begin

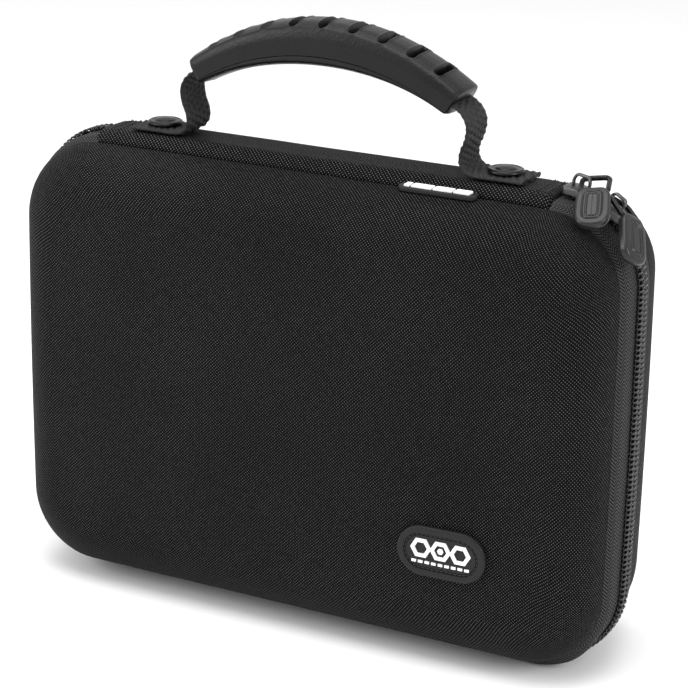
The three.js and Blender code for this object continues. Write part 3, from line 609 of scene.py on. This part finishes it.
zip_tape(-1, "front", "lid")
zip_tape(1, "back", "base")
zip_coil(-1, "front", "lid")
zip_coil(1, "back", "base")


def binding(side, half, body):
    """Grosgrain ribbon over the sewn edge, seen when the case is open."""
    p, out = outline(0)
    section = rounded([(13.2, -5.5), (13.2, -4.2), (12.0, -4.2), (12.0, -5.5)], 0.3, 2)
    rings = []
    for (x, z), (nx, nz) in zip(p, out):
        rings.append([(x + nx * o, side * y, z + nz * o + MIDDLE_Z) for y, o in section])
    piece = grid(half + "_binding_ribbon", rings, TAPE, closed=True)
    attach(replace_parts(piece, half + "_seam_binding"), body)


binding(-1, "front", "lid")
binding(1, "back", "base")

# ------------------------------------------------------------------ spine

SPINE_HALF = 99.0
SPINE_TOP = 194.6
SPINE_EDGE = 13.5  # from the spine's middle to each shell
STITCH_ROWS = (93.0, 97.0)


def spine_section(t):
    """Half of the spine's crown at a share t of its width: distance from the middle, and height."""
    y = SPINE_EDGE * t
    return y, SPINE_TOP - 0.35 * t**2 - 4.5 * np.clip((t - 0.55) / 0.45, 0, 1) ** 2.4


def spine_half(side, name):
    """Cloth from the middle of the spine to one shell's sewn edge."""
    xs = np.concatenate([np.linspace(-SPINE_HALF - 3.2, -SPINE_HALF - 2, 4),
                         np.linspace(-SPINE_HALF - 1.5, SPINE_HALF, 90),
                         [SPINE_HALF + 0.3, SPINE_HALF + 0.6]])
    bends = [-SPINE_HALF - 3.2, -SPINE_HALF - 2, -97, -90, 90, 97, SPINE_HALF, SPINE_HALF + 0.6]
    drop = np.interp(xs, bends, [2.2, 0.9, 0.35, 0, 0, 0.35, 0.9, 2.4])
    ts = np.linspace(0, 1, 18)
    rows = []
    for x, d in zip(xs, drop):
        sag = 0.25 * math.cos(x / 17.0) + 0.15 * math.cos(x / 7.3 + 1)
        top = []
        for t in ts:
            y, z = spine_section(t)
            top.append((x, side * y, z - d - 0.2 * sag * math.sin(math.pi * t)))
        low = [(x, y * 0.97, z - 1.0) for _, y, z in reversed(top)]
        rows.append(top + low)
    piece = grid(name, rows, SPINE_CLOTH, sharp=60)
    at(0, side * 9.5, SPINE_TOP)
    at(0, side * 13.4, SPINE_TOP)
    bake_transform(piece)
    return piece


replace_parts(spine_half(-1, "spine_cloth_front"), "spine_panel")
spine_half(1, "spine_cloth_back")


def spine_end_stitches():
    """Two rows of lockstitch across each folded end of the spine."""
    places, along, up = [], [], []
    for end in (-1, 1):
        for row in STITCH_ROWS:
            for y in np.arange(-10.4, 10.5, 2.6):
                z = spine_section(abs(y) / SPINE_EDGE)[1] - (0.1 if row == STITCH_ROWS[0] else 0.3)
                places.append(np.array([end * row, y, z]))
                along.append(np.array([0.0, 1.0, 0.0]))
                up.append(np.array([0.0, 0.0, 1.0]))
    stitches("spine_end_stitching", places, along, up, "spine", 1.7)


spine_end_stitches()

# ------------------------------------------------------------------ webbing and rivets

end

### DIRECTIVE
Write the complete data out, exactly as above.

### WRITTEN SOLUTION
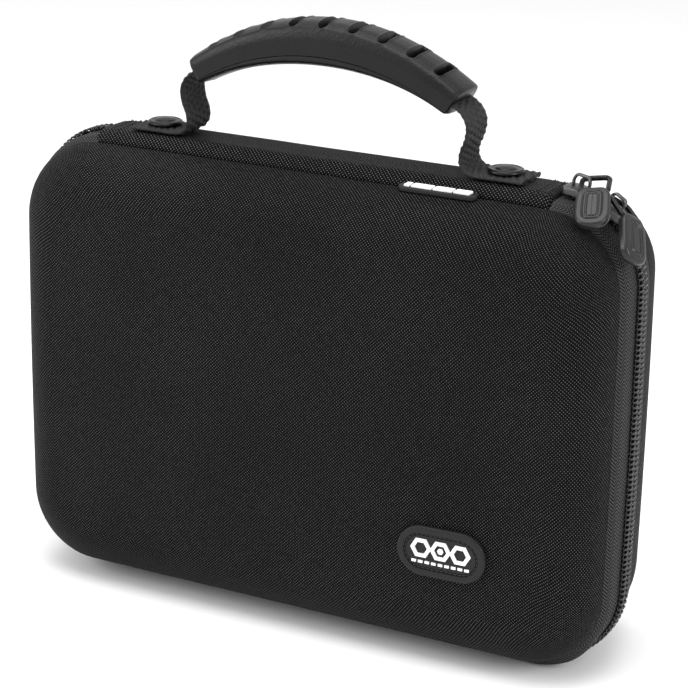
The three.js and Blender code for this object continues. Write part 3, from line 609 of scene.py on. This part finishes it.
zip_tape(-1, "front", "lid")
zip_tape(1, "back", "base")
zip_coil(-1, "front", "lid")
zip_coil(1, "back", "base")


def binding(side, half, body):
    """Grosgrain ribbon over the sewn edge, seen when the case is open."""
    p, out = outline(0)
    section = rounded([(13.2, -5.5), (13.2, -4.2), (12.0, -4.2), (12.0, -5.5)], 0.3, 2)
    rings = []
    for (x, z), (nx, nz) in zip(p, out):
        rings.append([(x + nx * o, side * y, z + nz * o + MIDDLE_Z) for y, o in section])
    piece = grid(half + "_binding_ribbon", rings, TAPE, closed=True)
    attach(replace_parts(piece, half + "_seam_binding"), body)


binding(-1, "front", "lid")
binding(1, "back", "base")

# ------------------------------------------------------------------ spine

SPINE_HALF = 99.0
SPINE_TOP = 194.6
SPINE_EDGE = 13.5  # from the spine's middle to each shell
STITCH_ROWS = (93.0, 97.0)


def spine_section(t):
    """Half of the spine's crown at a share t of its width: distance from the middle, and height."""
    y = SPINE_EDGE * t
    return y, SPINE_TOP - 0.35 * t**2 - 4.5 * np.clip((t - 0.55) / 0.45, 0, 1) ** 2.4


def spine_half(side, name):
    """Cloth from the middle of the spine to one shell's sewn edge."""
    xs = np.concatenate([np.linspace(-SPINE_HALF - 3.2, -SPINE_HALF - 2, 4),
                         np.linspace(-SPINE_HALF - 1.5, SPINE_HALF, 90),
                         [SPINE_HALF + 0.3, SPINE_HALF + 0.6]])
    bends = [-SPINE_HALF - 3.2, -SPINE_HALF - 2, -97, -90, 90, 97, SPINE_HALF, SPINE_HALF + 0.6]
    drop = np.interp(xs, bends, [2.2, 0.9, 0.35, 0, 0, 0.35, 0.9, 2.4])
    ts = np.linspace(0, 1, 18)
    rows = []
    for x, d in zip(xs, drop):
        sag = 0.25 * math.cos(x / 17.0) + 0.15 * math.cos(x / 7.3 + 1)
        top = []
        for t in ts:
            y, z = spine_section(t)
            top.append((x, side * y, z - d - 0.2 * sag * math.sin(math.pi * t)))
        low = [(x, y * 0.97, z - 1.0) for _, y, z in reversed(top)]
        rows.append(top + low)
    piece = grid(name, rows, SPINE_CLOTH, sharp=60)
    at(0, side * 9.5, SPINE_TOP)
    at(0, side * 13.4, SPINE_TOP)
    bake_transform(piece)
    return piece


replace_parts(spine_half(-1, "spine_cloth_front"), "spine_panel")
spine_half(1, "spine_cloth_back")


def spine_end_stitches():
    """Two rows of lockstitch across each folded end of the spine."""
    places, along, up = [], [], []
    for end in (-1, 1):
        for row in STITCH_ROWS:
            for y in np.arange(-10.4, 10.5, 2.6):
                z = spine_section(abs(y) / SPINE_EDGE)[1] - (0.1 if row == STITCH_ROWS[0] else 0.3)
                places.append(np.array([end * row, y, z]))
                along.append(np.array([0.0, 1.0, 0.0]))
                up.append(np.array([0.0, 0.0, 1.0]))
    stitches("spine_end_stitching", places, along, up, "spine", 1.7)


spine_end_stitches()

# ------------------------------------------------------------------ webbing and rivets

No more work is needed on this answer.